(Records from a dataset)
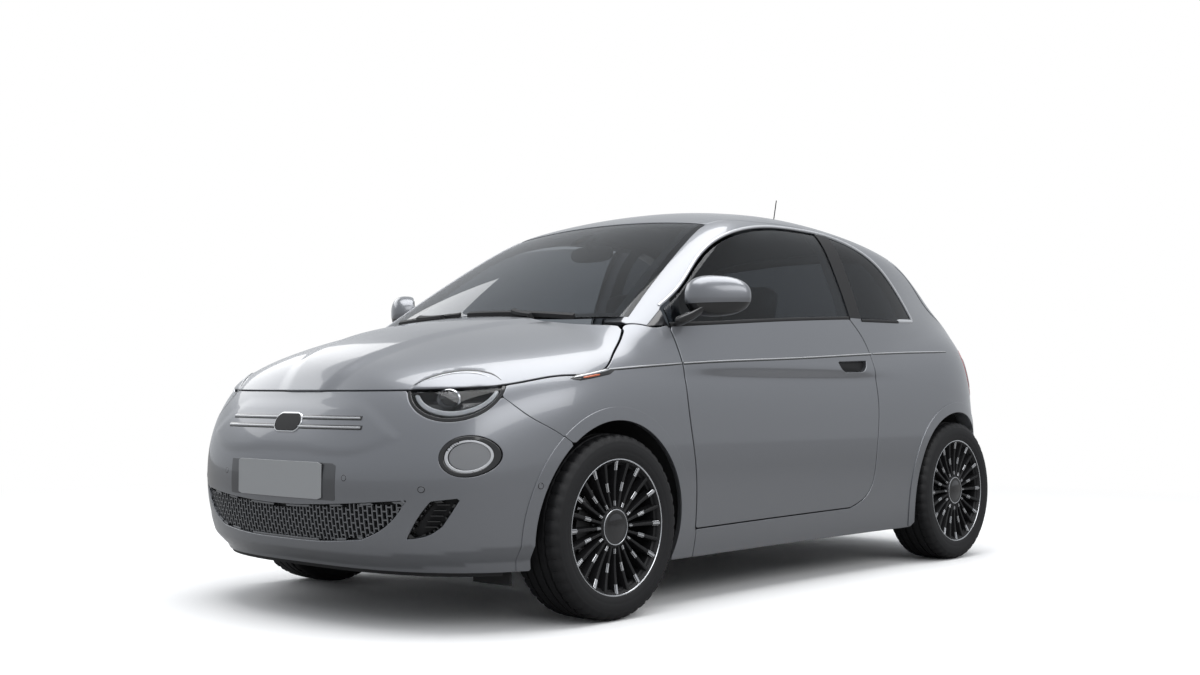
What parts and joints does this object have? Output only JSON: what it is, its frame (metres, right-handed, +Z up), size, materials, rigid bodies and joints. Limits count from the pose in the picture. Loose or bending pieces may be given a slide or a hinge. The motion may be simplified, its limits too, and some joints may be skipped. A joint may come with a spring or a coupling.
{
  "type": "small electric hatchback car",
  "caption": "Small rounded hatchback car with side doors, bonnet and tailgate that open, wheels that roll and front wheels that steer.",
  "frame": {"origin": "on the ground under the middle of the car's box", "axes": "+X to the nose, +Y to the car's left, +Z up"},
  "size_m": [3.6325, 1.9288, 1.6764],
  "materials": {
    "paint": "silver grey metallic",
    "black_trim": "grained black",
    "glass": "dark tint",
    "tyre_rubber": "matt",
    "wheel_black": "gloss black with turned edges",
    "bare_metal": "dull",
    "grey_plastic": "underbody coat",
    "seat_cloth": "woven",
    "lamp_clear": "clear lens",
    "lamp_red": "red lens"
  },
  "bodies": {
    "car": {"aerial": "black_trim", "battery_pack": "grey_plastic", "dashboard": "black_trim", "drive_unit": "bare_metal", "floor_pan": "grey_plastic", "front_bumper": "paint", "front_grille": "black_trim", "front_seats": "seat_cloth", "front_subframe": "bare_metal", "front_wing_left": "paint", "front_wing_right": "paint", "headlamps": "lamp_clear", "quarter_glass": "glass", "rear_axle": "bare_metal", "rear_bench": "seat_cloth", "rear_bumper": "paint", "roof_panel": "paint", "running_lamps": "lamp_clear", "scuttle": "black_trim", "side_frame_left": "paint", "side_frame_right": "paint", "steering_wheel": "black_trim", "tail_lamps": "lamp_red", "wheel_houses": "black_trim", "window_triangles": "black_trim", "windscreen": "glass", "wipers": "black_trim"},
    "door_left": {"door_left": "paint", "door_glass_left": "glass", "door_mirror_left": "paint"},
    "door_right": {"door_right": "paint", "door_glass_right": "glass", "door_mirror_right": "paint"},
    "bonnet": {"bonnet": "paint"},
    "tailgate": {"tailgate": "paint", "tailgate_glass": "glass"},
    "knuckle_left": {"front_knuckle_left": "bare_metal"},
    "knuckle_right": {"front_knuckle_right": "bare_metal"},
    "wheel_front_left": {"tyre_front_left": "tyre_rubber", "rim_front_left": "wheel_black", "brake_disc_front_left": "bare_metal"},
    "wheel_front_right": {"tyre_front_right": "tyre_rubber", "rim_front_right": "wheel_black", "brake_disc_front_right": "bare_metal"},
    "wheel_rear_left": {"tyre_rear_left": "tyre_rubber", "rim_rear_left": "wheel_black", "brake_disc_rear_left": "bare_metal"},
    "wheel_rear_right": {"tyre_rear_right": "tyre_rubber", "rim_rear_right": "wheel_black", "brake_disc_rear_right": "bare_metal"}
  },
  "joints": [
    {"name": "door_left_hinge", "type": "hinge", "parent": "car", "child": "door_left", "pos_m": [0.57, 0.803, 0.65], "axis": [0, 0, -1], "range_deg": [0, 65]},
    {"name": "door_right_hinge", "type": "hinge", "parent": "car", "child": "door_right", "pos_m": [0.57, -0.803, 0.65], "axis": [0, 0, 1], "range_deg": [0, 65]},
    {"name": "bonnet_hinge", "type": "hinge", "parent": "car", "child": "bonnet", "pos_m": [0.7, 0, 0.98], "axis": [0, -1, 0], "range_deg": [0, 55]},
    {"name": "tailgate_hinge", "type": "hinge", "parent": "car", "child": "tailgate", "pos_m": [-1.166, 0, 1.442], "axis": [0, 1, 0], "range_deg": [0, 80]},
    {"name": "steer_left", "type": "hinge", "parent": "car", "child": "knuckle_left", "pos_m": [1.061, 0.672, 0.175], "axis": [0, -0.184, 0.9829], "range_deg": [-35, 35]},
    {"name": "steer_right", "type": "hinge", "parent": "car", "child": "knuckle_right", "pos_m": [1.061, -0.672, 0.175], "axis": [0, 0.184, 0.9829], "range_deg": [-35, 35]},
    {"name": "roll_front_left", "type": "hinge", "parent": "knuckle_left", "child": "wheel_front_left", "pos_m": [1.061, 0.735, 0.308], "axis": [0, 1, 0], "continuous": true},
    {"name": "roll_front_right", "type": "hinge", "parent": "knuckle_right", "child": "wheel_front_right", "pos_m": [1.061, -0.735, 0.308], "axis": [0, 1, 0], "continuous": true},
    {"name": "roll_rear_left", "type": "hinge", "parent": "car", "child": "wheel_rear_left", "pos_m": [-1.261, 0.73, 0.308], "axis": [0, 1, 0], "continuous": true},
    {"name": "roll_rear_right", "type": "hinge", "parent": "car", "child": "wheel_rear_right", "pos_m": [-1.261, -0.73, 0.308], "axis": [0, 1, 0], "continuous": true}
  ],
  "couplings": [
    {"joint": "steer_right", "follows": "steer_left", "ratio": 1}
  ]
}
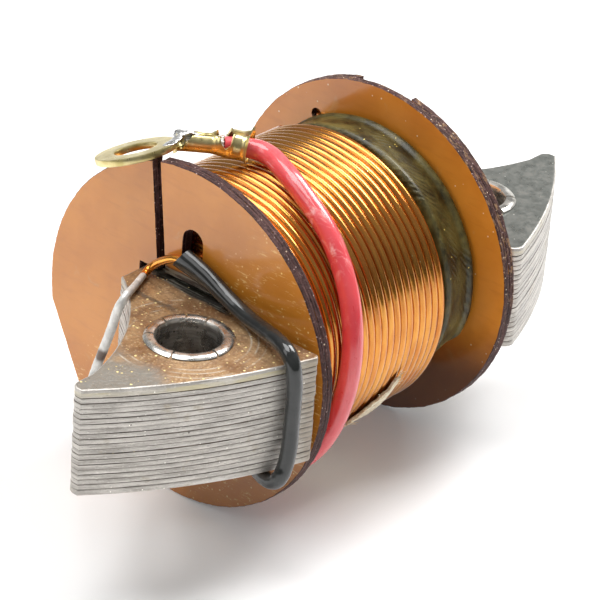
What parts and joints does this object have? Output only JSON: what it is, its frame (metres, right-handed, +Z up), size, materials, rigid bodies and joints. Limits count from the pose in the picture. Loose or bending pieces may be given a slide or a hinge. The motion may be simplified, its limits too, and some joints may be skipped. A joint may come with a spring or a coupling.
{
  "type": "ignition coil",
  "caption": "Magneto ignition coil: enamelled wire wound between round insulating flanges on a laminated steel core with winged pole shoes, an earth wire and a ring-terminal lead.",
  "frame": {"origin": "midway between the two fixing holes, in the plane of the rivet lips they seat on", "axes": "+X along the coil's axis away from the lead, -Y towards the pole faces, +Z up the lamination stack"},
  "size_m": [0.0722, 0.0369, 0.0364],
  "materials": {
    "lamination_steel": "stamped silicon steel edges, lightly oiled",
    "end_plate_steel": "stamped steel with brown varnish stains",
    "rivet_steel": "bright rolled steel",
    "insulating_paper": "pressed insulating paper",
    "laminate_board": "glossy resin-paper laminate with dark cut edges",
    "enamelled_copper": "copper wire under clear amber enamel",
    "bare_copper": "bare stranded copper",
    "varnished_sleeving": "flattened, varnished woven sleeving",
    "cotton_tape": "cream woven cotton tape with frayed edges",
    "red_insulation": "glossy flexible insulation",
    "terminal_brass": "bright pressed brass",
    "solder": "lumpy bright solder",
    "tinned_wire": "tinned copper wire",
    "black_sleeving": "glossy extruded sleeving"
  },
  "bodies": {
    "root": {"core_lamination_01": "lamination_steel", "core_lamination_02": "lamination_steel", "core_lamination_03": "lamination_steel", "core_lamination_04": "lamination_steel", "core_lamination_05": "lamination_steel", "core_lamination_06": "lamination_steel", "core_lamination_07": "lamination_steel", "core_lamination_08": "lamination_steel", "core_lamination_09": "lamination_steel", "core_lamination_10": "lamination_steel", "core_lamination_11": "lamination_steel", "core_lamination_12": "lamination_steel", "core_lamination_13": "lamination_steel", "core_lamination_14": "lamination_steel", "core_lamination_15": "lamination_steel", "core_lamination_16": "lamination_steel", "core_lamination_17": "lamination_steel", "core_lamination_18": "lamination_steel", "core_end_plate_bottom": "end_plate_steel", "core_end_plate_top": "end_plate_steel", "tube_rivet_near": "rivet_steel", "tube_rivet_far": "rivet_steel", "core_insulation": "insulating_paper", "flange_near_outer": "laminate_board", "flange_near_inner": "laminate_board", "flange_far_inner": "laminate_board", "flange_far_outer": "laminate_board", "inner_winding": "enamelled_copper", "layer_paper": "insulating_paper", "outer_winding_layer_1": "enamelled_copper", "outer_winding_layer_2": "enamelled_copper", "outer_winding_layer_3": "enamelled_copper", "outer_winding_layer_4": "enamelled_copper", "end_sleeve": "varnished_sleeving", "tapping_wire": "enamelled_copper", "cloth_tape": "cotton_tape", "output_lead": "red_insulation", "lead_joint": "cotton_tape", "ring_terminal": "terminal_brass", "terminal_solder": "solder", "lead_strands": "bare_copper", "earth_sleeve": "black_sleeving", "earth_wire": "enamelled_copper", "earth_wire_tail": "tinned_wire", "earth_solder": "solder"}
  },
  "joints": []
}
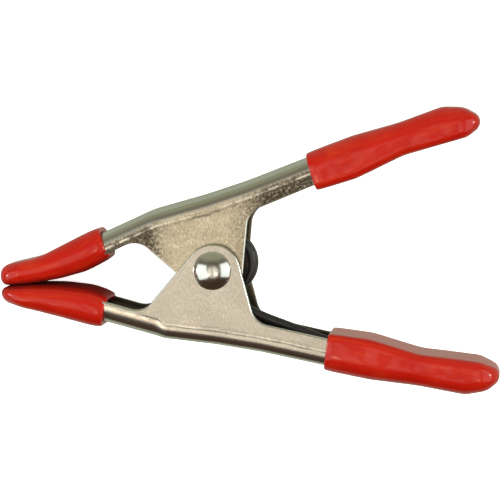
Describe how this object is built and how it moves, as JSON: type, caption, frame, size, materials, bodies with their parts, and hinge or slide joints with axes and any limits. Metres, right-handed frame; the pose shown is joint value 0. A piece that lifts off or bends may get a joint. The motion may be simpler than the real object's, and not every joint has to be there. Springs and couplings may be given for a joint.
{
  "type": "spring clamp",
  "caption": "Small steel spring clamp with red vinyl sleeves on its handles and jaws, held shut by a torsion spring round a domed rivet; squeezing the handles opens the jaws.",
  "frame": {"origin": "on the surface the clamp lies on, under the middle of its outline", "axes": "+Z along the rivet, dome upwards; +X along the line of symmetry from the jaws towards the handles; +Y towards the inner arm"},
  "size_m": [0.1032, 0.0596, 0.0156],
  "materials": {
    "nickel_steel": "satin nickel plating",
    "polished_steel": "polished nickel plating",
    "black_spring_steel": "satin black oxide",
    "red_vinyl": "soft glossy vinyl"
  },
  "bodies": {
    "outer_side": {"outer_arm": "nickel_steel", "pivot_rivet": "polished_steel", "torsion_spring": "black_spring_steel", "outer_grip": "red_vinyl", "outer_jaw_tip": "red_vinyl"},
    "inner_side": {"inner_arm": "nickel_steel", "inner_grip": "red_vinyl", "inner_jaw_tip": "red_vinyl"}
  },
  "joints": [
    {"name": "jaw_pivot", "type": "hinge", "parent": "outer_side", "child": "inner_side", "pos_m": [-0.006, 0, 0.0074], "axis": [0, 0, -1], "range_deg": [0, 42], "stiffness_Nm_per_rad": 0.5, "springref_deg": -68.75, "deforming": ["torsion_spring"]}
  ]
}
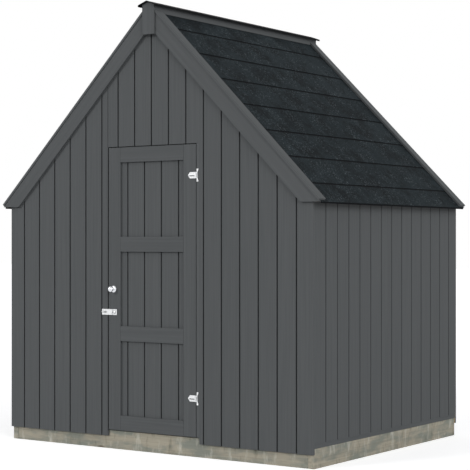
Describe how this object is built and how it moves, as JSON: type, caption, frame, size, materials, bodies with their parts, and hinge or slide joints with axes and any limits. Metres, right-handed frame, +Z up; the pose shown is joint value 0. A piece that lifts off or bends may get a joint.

## Do this
Quote only the lines from the line containing "Metres, right-handed frame;" through the end of the entries, keeping the first and the last.

## Response for this exercise
Describe how this object is built and how it moves, as JSON: type, caption, frame, size, materials, bodies with their parts, and hinge or slide joints with axes and any limits. Metres, right-handed frame; the pose shown is joint value 0. A piece that lifts off or bends may get a joint. The motion may be simpler than the real object's, and not every joint has to be there. Springs and couplings may be given for a joint.
{
  "type": "spring clamp",
  "caption": "Small steel spring clamp with red vinyl sleeves on its handles and jaws, held shut by a torsion spring round a domed rivet; squeezing the handles opens the jaws.",
  "frame": {"origin": "on the surface the clamp lies on, under the middle of its outline", "axes": "+Z along the rivet, dome upwards; +X along the line of symmetry from the jaws towards the handles; +Y towards the inner arm"},
  "size_m": [0.1032, 0.0596, 0.0156],
  "materials": {
    "nickel_steel": "satin nickel plating",
    "polished_steel": "polished nickel plating",
    "black_spring_steel": "satin black oxide",
    "red_vinyl": "soft glossy vinyl"
  },
  "bodies": {
    "outer_side": {"outer_arm": "nickel_steel", "pivot_rivet": "polished_steel", "torsion_spring": "black_spring_steel", "outer_grip": "red_vinyl", "outer_jaw_tip": "red_vinyl"},
    "inner_side": {"inner_arm": "nickel_steel", "inner_grip": "red_vinyl", "inner_jaw_tip": "red_vinyl"}
  },
  "joints": [
    {"name": "jaw_pivot", "type": "hinge", "parent": "outer_side", "child": "inner_side", "pos_m": [-0.006, 0, 0.0074], "axis": [0, 0, -1], "range_deg": [0, 42], "stiffness_Nm_per_rad": 0.5, "springref_deg": -68.75, "deforming": ["torsion_spring"]}
  ]
}
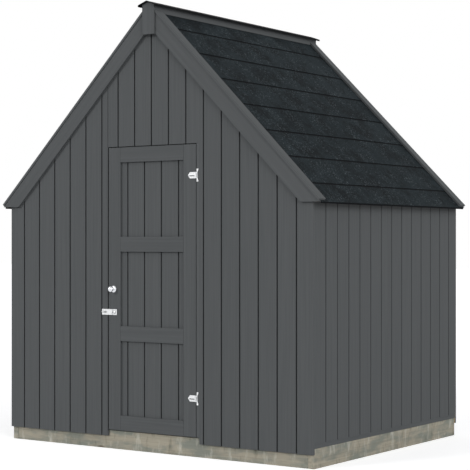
Describe how this object is built and how it moves, as JSON: type, caption, frame, size, materials, bodies with their parts, and hinge or slide joints with axes and any limits. Metres, right-handed frame, +Z up; the pose shown is joint value 0. A piece that lifts off or bends may get a joint.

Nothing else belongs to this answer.